On May 22, the Council of the European Union authorized opening separate negotiations with New Zealand and Australia for free trade pacts and the EU-New Zealand deal should be “a better agreement than any before in respect of environmental issues,” Parker said.
The EU negotiations also could provide an opportunity to advance development of international carbon markets, according to Parker, who oversaw the development of his country’s emissions trading system.
“It may be that trade agreements are a good vehicle to begin designing standards for carbon markets and for cementing cooperation between countries on the development of those markets,” he said.
Most international environmental agreements lack enforcement mechanisms, but these systems are generally found in trade deals and could be used to enforce environmental standards, Parker said.
For example, the recent Comprehensive and Progressive Agreement for Trans-Pacific Partnership requires its 11 Asia-Pacific signatories to prohibit subsidies for fishing that negatively affects overfished stocks or for vessels engaged in illegal fishing. “That is an example of trade being used to achieve what the international environmental community has never been able to achieve,” he said.
Parker said he expects French President Emmanuel Macron to share New Zealand’s vision for high environmental standards in the free trade agreement. A joint declaration by Macron and New Zealand Prime Minister Jacinda Ardern from April is evidence that the two governments are committed to trade policy that supports the Paris Agreement’s climate change goals.
The declaration, issued after Ardern visited the Elysee Palace in Paris, also backs cooperation on non-trade–related fronts on a range of climate change and environmental initiatives, which include a proposed Global Pact for the Environment.
The pact would cluster in a single treaty 20 major principles to guide environmental actions.
While France will likely be eager to cooperate on environmental matters with both New Zealand and Australia during free trade talks, it may be wary of the potential impact of their strong agricultural export industries on French farmers.

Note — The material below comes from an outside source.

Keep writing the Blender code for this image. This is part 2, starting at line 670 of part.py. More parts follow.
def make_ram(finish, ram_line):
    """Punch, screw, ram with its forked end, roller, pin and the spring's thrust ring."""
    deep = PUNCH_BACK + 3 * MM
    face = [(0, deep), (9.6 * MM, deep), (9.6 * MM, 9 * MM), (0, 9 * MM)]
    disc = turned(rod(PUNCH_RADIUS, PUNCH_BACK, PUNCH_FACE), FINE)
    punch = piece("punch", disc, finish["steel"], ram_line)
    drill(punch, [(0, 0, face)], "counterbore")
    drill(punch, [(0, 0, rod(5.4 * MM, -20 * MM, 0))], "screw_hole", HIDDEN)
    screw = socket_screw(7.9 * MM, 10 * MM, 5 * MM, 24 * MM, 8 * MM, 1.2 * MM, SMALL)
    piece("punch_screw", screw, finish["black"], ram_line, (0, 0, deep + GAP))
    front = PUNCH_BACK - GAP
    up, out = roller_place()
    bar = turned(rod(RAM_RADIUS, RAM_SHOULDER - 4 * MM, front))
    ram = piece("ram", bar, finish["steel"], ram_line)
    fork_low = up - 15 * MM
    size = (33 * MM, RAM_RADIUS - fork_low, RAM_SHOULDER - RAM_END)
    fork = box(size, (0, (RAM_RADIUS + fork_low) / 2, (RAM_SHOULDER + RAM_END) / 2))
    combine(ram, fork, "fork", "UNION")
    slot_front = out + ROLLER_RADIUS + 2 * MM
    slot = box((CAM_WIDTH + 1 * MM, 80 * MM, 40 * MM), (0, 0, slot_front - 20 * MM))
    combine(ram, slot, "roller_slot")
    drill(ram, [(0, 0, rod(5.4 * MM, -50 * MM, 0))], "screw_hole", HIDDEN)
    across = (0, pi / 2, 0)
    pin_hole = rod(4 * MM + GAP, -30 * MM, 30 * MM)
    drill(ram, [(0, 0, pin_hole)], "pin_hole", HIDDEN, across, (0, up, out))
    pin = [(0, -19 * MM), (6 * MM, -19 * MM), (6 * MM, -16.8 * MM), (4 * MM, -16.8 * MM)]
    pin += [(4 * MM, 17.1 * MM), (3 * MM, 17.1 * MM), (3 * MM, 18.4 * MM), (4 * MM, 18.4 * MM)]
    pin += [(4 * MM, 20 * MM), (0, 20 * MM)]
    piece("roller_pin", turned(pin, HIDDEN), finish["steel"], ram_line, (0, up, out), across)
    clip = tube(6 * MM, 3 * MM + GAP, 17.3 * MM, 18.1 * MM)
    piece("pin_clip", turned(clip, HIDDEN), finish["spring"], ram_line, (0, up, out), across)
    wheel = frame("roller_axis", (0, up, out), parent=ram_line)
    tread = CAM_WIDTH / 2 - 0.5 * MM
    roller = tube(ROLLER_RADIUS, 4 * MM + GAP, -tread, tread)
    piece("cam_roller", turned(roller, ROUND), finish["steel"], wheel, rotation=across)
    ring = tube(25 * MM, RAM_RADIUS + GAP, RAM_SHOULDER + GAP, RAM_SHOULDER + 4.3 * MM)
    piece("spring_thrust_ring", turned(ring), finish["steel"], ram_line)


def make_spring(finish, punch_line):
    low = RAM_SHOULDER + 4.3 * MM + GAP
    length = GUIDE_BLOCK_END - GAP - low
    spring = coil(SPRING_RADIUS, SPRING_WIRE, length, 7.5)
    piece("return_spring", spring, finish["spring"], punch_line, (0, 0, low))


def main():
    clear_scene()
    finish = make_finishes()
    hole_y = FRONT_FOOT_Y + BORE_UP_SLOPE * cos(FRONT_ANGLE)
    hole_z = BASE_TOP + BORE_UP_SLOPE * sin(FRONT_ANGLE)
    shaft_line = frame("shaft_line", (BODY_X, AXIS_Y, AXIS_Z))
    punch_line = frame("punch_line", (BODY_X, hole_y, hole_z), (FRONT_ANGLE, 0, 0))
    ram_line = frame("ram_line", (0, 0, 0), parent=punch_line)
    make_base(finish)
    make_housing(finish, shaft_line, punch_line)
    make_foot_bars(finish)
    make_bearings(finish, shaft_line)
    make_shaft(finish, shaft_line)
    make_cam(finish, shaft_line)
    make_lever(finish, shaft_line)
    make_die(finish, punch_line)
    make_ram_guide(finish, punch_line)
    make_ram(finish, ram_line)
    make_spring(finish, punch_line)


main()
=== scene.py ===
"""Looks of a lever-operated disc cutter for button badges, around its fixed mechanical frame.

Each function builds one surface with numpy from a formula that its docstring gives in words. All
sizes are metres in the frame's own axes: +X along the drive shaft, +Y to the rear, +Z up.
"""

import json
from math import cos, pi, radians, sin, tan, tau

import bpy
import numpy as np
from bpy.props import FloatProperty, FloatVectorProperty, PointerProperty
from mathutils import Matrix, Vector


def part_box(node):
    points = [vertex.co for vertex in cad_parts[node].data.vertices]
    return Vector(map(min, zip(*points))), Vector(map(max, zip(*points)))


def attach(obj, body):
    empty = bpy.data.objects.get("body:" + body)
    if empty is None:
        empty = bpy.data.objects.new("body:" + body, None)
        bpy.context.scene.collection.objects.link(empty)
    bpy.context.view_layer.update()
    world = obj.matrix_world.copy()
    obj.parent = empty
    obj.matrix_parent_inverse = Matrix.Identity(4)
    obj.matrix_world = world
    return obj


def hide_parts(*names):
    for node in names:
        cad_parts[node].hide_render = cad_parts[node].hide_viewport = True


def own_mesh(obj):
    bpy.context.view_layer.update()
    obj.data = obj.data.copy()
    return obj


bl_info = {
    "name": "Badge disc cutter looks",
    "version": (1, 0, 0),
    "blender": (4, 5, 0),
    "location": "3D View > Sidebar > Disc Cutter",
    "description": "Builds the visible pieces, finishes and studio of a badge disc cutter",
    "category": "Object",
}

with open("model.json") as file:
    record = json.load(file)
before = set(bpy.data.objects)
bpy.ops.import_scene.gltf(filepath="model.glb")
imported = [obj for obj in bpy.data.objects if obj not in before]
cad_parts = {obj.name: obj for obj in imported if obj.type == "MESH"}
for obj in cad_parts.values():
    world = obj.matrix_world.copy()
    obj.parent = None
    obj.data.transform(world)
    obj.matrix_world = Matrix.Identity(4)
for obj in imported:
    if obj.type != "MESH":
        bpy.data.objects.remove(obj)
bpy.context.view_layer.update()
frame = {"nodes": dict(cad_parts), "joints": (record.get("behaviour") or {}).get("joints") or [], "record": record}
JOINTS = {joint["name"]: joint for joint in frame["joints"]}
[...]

Macron alluded to the sensitivity of the issue in a May 2 visit to Australia, saying it was “reassuring” that negotiations would involve detailed discussions on agriculture.
New Zealand was the EU’s 50th-largest trading partner for goods in 2017, while the EU is New Zealand’s third-largest trading partner after China and Australia. Its exports to the EU are largely agricultural, while the EU provides manufactured goods in return.
Both New Zealand and Australia are signatories to the Trans-Pacific Partnership and the EU has finalized free trade deals with five other members of that pact—Canada, Japan, Mexico, Singapore, and Vietnam.
EU trade commissioner Cecilia Malmstrom will travel to New Zealand and Australia in June to open negotiations at the political level. The first negotiation rounds are expected to take place in Brussels in July.